Plot: Roseanne McNulty is a hundred year old patient in a mental hospital. No one can remember the events that led to her being committed. When the patients have to be relocated, Dr Greene has the task of evaluating everyone under his care. He must assess Roseanne to see if she is fit for the `real world` again.
But in doing so, Dr Greene takes it upon himself to discover how Roseanna came to be in his care. As both he and Roseanne explore the events of her past, the truth becomes a matter of opinion and secrets are revealed.
Quote: `It is funny, but it strikes me that a person without anecdotes that they nurse while they love, and that survive them, are more likely to be utterly lost not only to history but the family following them.

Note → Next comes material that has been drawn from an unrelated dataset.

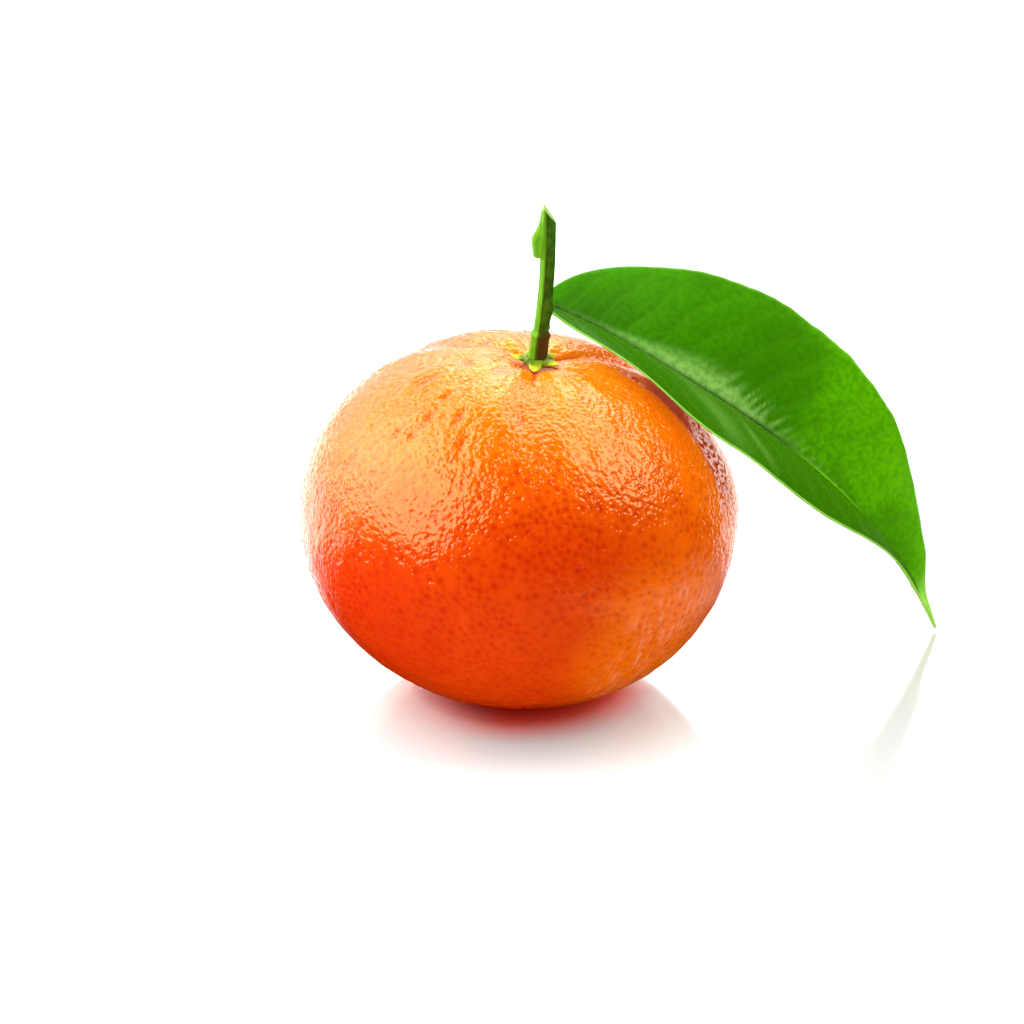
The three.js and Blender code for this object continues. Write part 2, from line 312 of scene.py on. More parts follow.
class Nodes:
    """Adds nodes to a tree and joins their sockets."""

    def __init__(self, tree):
        self.tree = tree

    def node(self, kind, inputs=None, **settings):
        """A new node with its settings and what its inputs are fed with."""
        made = self.tree.nodes.new(kind)
        for key, value in settings.items():
            setattr(made, key, value)
        for key, value in (inputs or {}).items():
            self.feed(made.inputs[key], value)
        return made

    def feed(self, socket, value):
        """Joins an output to the socket, or sets the socket's own value."""
        if isinstance(value, bpy.types.NodeSocket):
            self.tree.links.new(value, socket)
        elif hasattr(value, "__len__") and len(value) == 3 and len(socket.default_value) == 4:
            socket.default_value = (*value, 1)
        else:
            socket.default_value = value

    def place(self):
        """Where a point lies on its object, in metres."""
        return self.node("ShaderNodeTexCoord").outputs["Object"]

    def split(self, vector):
        """The X, Y and Z of a vector."""
        return self.node("ShaderNodeSeparateXYZ", {0: vector}).outputs

    def maths(self, operation, first, second):
        return self.node("ShaderNodeMath", {0: first, 1: second}, operation=operation).outputs[0]

    def times(self, first, second):
        return self.maths("MULTIPLY", first, second)

    def plus(self, first, second):
        return self.maths("ADD", first, second)

    def minus(self, first, second):
        return self.maths("SUBTRACT", first, second)

    def most(self, first, second):
        return self.maths("MAXIMUM", first, second)

    def span(self, value, low, high, to_low=0.0, to_high=1.0):
        """Maps a value from one range onto another, smoothly, and holds it there."""
        return self.node("ShaderNodeMapRange", {
            "Value": value, "From Min": low, "From Max": high, "To Min": to_low, "To Max": to_high,
        }, interpolation_type="SMOOTHSTEP").outputs["Result"]

    def mix(self, factor, first, second):
        """A colour between two colours."""
        return self.node("ShaderNodeMix", {0: factor, 6: first, 7: second},
                         data_type="RGBA").outputs[2]

    def layers(self, base, *coats):
        """A colour with coats of others over it, each through its own mask."""
        for mask, coat in coats:
            base = self.mix(mask, base, coat)
        return base

    def choose(self, factor, first, second):
        """A shader between two shaders."""
        return self.node("ShaderNodeMixShader", {0: factor, 1: first, 2: second}).outputs[0]


class Shader(Nodes):
    """The nodes of a new material."""

    def __init__(self, name):
        self.material = bpy.data.materials.new(name)
        self.material.use_nodes = True
        super().__init__(self.material.node_tree)
        self.surface = self.tree.nodes["Principled BSDF"]

    def mark(self, name):
        """A mask that is stored on the mesh."""
        return self.node("ShaderNodeAttribute", attribute_name=name).outputs["Fac"]

    def group(self, tree, **inputs):
        """Places a shared group, with its own values, and gives its first output."""
        placed = self.node("ShaderNodeGroup", node_tree=tree)
        for key, value in inputs.items():
            self.feed(placed.inputs[key.replace("_", " ").title()], value)
        return placed.outputs[0]

    def bump(self, height, distance, strength=1.0):
        """Relief of a height mask, with the distance that its full range stands for."""
        self.feed(self.surface.inputs["Normal"], self.node(
            "ShaderNodeBump", {"Height": height, "Distance": distance, "Strength": strength},
        ).outputs[0])

    def finish(self, **values):
        """Sets the shader's own sockets, which are named in words joined by underscores."""
        for key, value in values.items():
            self.feed(self.surface.inputs[key.replace("_", " ")], value)
        return self.material


def shared_group(name, inputs, output, build):
    """A shader group with float inputs and one float output, built only once."""
    if name in bpy.data.node_groups:
        return bpy.data.node_groups[name]
    tree = bpy.data.node_groups.new(name, "ShaderNodeTree")
    for label, value in inputs:
        socket = tree.interface.new_socket(label, in_out="INPUT", socket_type="NodeSocketFloat")
        socket.default_value = value
    tree.interface.new_socket(output, in_out="OUTPUT", socket_type="NodeSocketFloat")
    nodes = Nodes(tree)
    given = nodes.node("NodeGroupInput").outputs
    nodes.node("NodeGroupOutput", {output: build(nodes, given)})
    return tree


def mottle_group():
    """Soft patches: a mask from 0 to 1, with patches of about 1 / Scale metres."""
    def build(nodes, given):
        patches = nodes.node("ShaderNodeTexNoise", {
            "Vector": nodes.place(), "Scale": given["Scale"], "Detail": given["Detail"]})
        return nodes.span(patches.outputs["Fac"], given["Low"], given["High"])

    inputs = (("Scale", 100.0), ("Detail", 2.0), ("Low", 0.35), ("High", 0.65))
    return shared_group("Mottle", inputs, "Mask", build)


def pores_group():
    """Fine round pits about 1 / Scale metres apart: 0 in a pit, 1 on the skin between them."""
    def build(nodes, given):
        cells = nodes.node("ShaderNodeTexVoronoi", {
            "Vector": nodes.place(), "Scale": given["Scale"]})
        return nodes.span(cells.outputs["Distance"], 0.0, given["Width"])

    return shared_group("Fine Pores", (("Scale", 1200.0), ("Width", 0.5)), "Height", build)


# ------------------------------------------------------------------ settings

def length(name, description, default, **limits):
    """A size that the user can change."""
    return bpy.props.FloatProperty(
        name=name, description=description, default=default, unit="LENGTH", precision=5, **limits)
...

Of course this is the fate of most souls…`
Opinion: This was a re-read for me. However, I had no recollection of the plot and it felt like coming to the book for the first time. I had forgotten the twists and turns it takes, the characterisations and the complexities that make up Roseanne’s past. For that, I am glad.
I thoroughly enjoyed this book. The narration is split between Roseanne and Dr Greene. Roseanne’s part is then split between the ancient woman writing her past and the girl in that past. The characters are engaging from the start of the book, creating enough mystery and suspense that the reader is instantly drawn in. But that mystery only deepens when Dr Greene stars looking into Roseanne’s past himself and the conflicting finds being presented is a guaranteed hook to keep the reader engaged. The need to know who is right and precisely what happens outweighs any other feeling.
With an engaging plot and likeable characters, there is very little negative points to make about this book. Winner of the Costa Book of the Year in 2008, The Secret Scriptures is certainly worthy of that title. It was the first book for a while I was gripped by and unable to put down. There are moments towards the end when the truth is being discovered about characters that the plausibility is called into question for the first time. However, the ending is open and that ability to interpret events how you wish means those far-fetched moments don’t matter. Certainty is not a word associated with this book. It is based on belief. Not in a God, but in the truth. At least, what the character believes to be the truth.
The plot is engaging and twisting. The writing is technically sound as well. Barry creates a novel that transports the reader to a time where making friends with the wrong person could cost you your life. He provides a real sense of the lifestyle that Roseanne had to deal with and the empathy he creates for his characters is powerful and moving. Definitely a recommendation if you want something heart-warming and intriguing.